__AIM__: Emit the exact text of every line from the line with "Write the FreeCAD" to the line with "ORIGIN = Vector(0, 0, 0)", both ends included. No other output is expected.

__LISTED RECORDS__:
<<<<

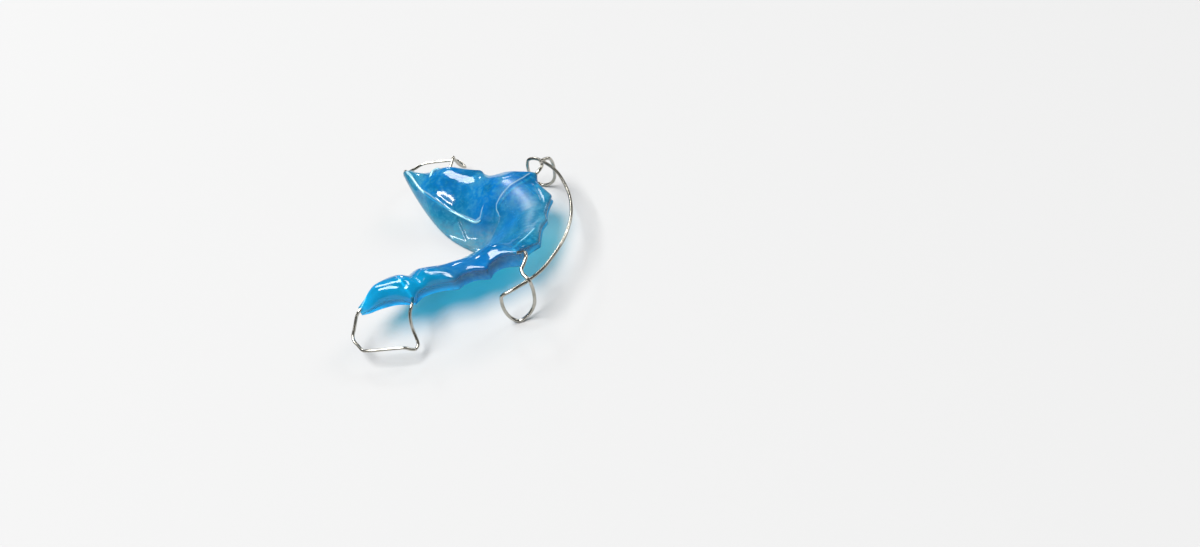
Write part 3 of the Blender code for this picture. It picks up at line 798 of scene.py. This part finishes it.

>>>>
<<<<

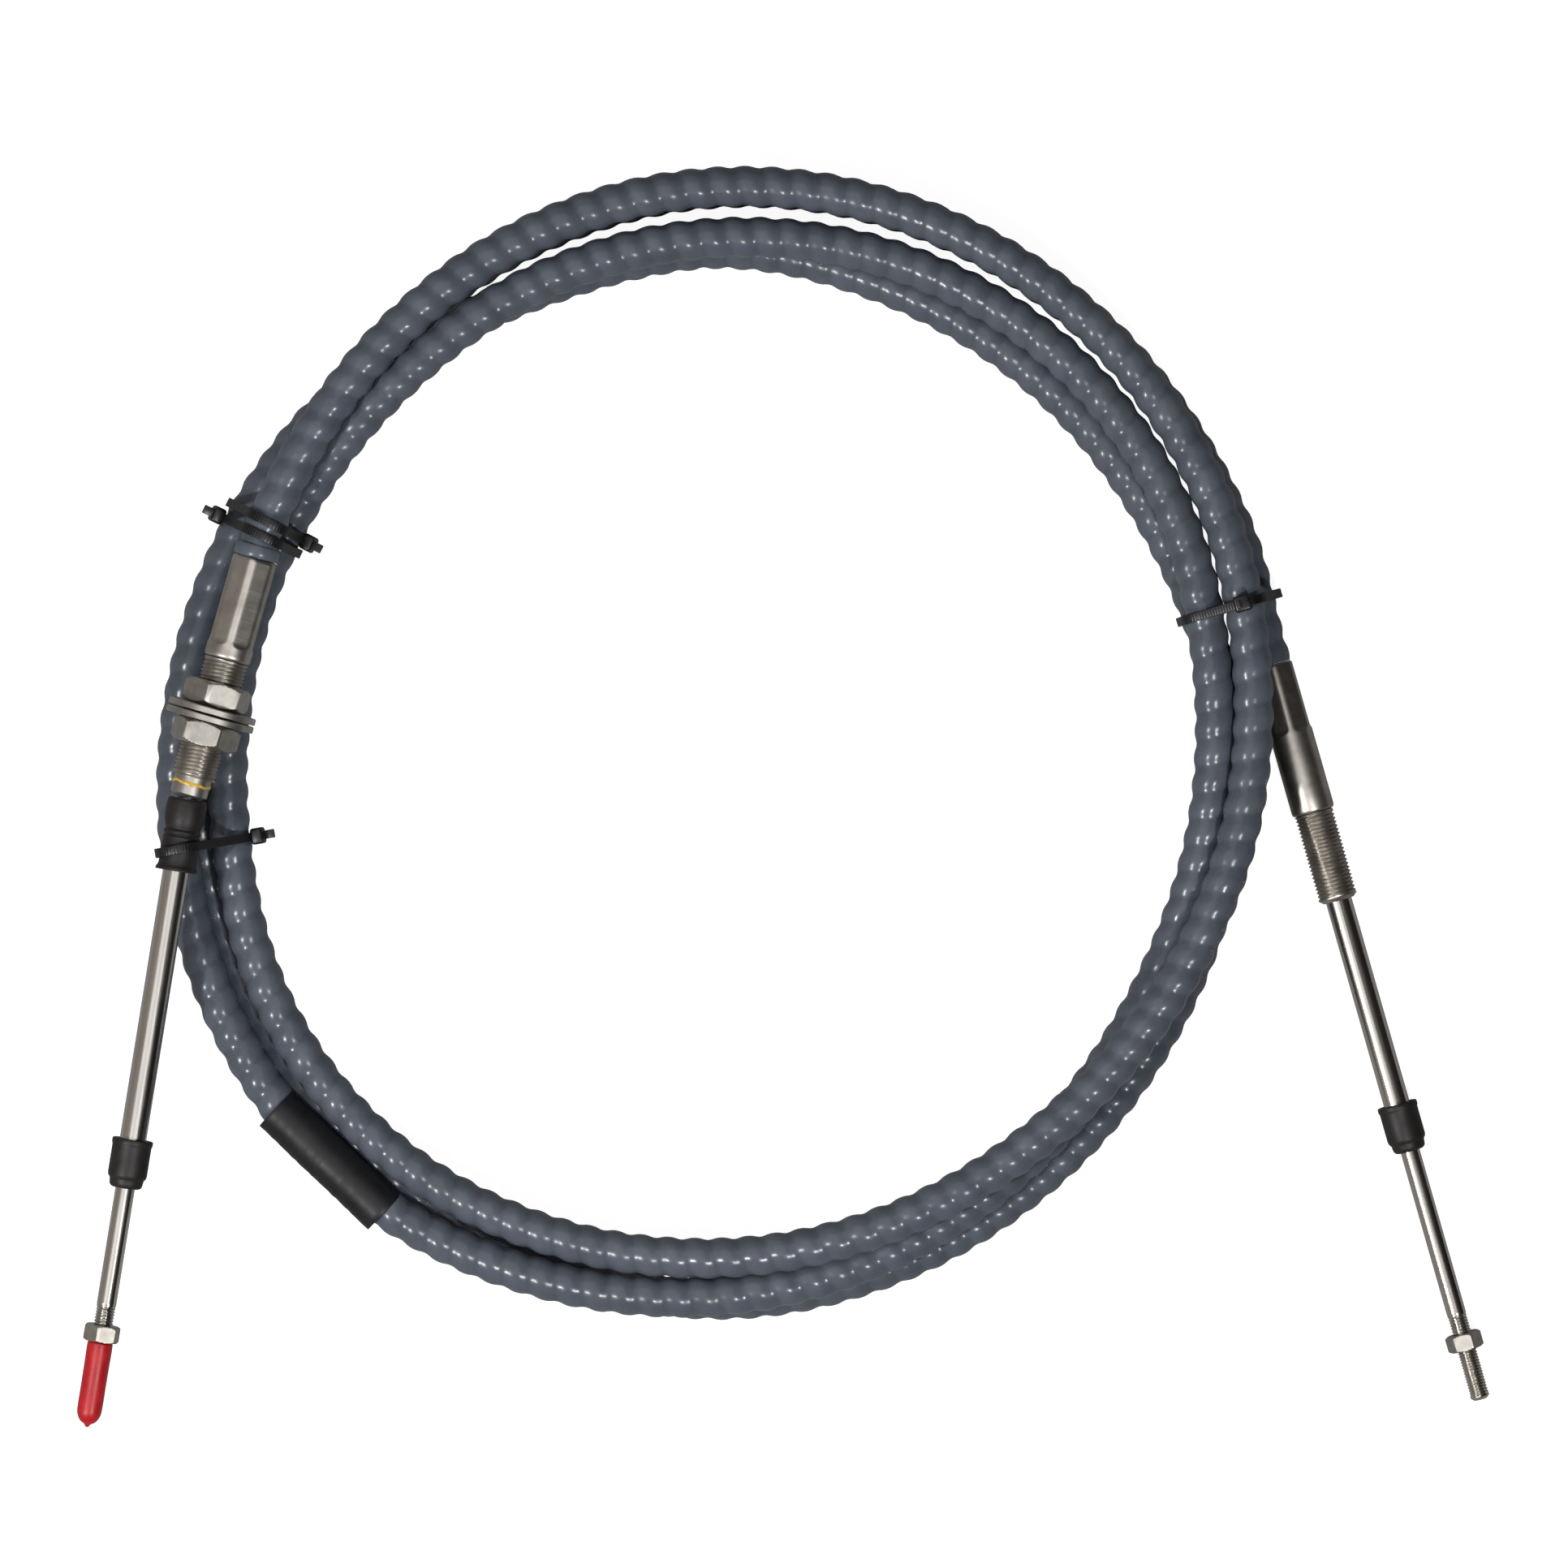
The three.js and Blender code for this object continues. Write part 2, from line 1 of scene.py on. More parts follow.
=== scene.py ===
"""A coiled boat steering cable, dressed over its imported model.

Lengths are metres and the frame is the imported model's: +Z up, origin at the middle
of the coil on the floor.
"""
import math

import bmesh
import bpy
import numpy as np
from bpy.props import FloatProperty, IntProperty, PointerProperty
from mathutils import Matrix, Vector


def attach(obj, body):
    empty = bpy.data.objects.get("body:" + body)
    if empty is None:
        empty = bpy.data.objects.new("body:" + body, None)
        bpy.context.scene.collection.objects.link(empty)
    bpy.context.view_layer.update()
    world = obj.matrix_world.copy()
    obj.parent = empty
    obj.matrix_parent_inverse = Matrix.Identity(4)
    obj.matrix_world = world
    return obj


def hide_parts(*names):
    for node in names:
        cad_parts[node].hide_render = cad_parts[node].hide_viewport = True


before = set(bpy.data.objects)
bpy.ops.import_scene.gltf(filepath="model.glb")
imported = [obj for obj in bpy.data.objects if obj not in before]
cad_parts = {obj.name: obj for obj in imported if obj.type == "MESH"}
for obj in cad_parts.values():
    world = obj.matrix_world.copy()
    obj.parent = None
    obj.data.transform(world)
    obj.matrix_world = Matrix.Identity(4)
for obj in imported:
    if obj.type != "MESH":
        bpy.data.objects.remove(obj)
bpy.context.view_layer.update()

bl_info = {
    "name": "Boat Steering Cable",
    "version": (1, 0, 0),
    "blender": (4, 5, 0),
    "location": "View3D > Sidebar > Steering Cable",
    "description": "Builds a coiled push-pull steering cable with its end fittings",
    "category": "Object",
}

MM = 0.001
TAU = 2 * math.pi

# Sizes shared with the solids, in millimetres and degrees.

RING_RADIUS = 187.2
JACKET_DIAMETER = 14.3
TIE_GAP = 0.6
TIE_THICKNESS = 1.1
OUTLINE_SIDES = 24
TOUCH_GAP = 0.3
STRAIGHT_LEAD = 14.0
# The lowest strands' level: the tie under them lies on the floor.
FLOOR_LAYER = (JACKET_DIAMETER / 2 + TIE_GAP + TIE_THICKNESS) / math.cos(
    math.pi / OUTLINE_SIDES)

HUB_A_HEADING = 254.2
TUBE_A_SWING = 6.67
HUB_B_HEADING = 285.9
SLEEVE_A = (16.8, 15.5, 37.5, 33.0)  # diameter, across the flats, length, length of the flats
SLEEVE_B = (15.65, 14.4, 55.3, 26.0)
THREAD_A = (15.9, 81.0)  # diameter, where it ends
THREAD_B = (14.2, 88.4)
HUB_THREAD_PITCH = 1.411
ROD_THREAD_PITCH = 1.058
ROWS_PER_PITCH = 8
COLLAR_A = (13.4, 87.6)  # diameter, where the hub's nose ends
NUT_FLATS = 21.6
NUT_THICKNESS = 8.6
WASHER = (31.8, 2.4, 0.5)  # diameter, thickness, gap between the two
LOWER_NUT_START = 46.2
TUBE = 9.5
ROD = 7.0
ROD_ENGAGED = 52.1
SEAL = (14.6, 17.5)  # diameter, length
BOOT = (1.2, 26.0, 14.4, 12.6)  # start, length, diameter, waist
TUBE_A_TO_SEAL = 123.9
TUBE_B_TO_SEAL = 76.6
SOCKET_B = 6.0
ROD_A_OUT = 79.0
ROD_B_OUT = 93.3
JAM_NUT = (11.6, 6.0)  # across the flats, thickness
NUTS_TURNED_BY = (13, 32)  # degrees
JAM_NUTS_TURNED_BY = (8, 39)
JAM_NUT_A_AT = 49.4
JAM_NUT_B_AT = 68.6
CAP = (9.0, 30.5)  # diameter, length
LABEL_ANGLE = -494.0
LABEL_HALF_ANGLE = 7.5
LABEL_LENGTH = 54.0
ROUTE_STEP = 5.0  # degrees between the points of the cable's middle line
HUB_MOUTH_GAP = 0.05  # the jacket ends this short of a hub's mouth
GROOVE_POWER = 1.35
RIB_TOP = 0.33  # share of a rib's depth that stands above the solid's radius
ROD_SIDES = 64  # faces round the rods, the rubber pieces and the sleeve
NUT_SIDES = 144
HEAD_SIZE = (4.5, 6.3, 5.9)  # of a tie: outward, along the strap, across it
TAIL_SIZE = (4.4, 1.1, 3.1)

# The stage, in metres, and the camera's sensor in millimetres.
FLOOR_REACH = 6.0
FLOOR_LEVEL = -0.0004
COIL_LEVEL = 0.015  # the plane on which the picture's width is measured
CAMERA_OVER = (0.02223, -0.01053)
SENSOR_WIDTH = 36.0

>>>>
<<<<

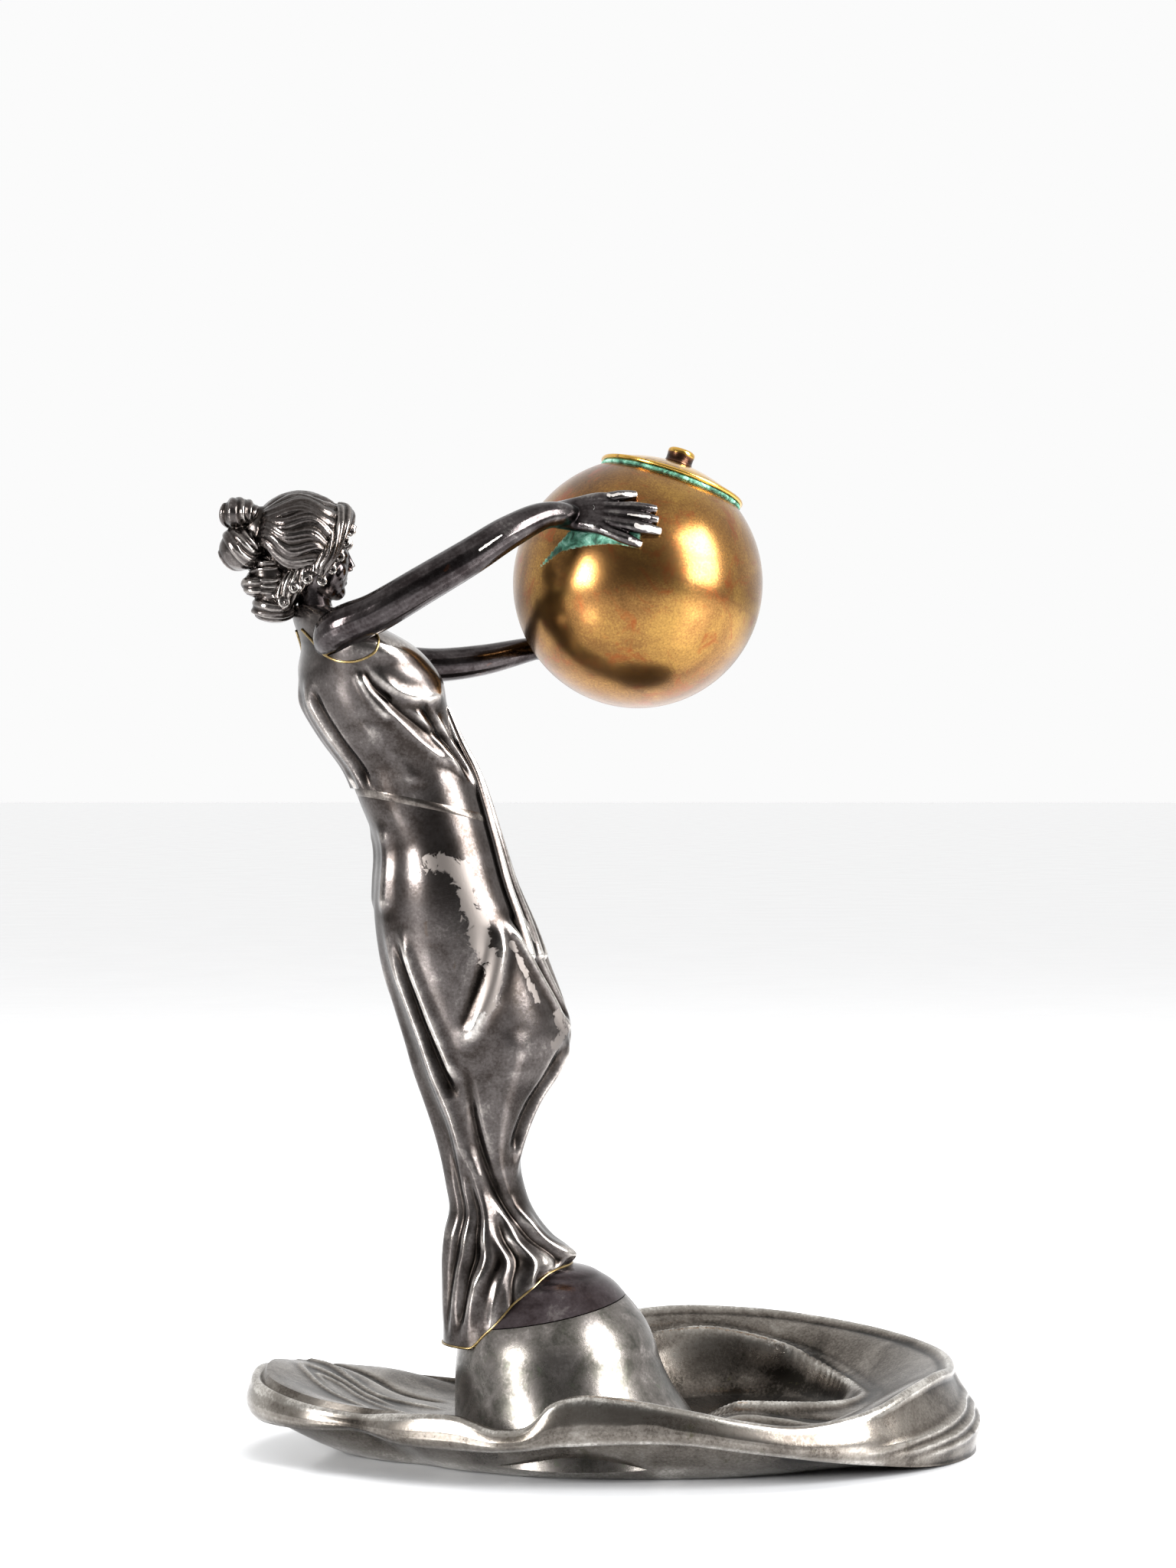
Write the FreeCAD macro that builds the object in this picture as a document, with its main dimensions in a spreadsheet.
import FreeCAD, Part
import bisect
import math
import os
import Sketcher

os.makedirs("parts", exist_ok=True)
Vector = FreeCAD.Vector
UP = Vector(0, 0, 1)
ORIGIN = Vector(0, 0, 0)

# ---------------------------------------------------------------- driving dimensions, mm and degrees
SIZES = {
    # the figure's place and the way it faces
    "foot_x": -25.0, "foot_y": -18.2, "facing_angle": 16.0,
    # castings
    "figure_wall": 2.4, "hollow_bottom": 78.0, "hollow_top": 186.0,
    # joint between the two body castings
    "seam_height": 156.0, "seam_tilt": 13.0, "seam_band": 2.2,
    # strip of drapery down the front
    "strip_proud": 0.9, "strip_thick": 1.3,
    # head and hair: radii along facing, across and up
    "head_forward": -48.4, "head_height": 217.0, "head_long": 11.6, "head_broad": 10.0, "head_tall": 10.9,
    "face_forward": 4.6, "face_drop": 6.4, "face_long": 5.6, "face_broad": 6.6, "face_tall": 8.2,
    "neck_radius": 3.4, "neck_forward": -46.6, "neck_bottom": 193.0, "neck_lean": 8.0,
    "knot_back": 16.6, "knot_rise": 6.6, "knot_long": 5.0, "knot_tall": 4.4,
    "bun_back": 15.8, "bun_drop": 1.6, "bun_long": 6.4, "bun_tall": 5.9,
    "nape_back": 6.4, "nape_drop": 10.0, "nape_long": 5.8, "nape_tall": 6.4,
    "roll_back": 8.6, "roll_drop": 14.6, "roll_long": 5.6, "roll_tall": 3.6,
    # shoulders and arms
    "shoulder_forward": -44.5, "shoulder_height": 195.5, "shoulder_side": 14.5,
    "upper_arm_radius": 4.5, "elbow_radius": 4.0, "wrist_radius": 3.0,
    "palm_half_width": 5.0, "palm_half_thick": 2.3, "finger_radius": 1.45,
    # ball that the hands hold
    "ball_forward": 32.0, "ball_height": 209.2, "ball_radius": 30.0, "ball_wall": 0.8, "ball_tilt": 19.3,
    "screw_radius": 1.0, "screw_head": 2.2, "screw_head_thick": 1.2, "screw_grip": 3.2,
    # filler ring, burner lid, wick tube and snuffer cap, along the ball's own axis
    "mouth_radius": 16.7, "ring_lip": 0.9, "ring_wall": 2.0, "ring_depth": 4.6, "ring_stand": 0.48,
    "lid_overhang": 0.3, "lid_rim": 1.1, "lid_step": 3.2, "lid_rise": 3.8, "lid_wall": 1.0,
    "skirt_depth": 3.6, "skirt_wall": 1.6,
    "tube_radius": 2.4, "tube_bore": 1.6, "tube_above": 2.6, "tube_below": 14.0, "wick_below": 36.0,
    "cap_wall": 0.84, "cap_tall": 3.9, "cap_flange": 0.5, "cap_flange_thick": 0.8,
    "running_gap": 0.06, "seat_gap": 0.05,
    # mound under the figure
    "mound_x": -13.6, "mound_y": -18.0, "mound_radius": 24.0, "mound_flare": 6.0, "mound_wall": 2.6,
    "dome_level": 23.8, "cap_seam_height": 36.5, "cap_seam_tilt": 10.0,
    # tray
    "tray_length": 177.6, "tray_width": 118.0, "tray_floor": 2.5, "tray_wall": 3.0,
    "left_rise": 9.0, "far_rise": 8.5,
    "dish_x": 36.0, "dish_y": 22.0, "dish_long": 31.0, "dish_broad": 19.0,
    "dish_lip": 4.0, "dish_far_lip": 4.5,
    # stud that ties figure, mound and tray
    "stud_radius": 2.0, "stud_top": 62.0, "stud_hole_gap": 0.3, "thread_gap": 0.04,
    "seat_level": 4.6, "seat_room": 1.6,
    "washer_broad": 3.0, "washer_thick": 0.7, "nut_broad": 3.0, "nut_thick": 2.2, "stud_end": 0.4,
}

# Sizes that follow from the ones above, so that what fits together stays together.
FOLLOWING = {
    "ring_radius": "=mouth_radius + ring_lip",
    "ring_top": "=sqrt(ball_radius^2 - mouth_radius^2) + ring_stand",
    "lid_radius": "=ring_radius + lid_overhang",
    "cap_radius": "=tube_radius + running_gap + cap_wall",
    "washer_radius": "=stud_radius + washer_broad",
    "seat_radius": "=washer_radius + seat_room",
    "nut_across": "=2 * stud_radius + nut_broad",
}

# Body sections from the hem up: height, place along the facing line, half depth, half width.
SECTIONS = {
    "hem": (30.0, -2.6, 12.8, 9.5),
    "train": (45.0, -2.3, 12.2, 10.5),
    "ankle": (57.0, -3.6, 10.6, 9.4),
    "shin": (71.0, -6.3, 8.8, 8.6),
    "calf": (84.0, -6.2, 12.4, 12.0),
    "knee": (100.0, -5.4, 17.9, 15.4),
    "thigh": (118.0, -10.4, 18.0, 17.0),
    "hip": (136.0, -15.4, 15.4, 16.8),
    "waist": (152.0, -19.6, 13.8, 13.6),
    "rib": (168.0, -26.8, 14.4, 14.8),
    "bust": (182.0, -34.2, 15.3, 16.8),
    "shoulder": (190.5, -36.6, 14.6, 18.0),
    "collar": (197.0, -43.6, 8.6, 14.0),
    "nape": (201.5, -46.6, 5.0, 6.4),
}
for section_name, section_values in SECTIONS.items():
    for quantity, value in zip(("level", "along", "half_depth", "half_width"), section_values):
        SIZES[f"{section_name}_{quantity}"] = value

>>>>

__COMPLETE OUTPUT__:
Write the FreeCAD macro that builds the object in this picture as a document, with its main dimensions in a spreadsheet.
import FreeCAD, Part
import bisect
import math
import os
import Sketcher

os.makedirs("parts", exist_ok=True)
Vector = FreeCAD.Vector
UP = Vector(0, 0, 1)
ORIGIN = Vector(0, 0, 0)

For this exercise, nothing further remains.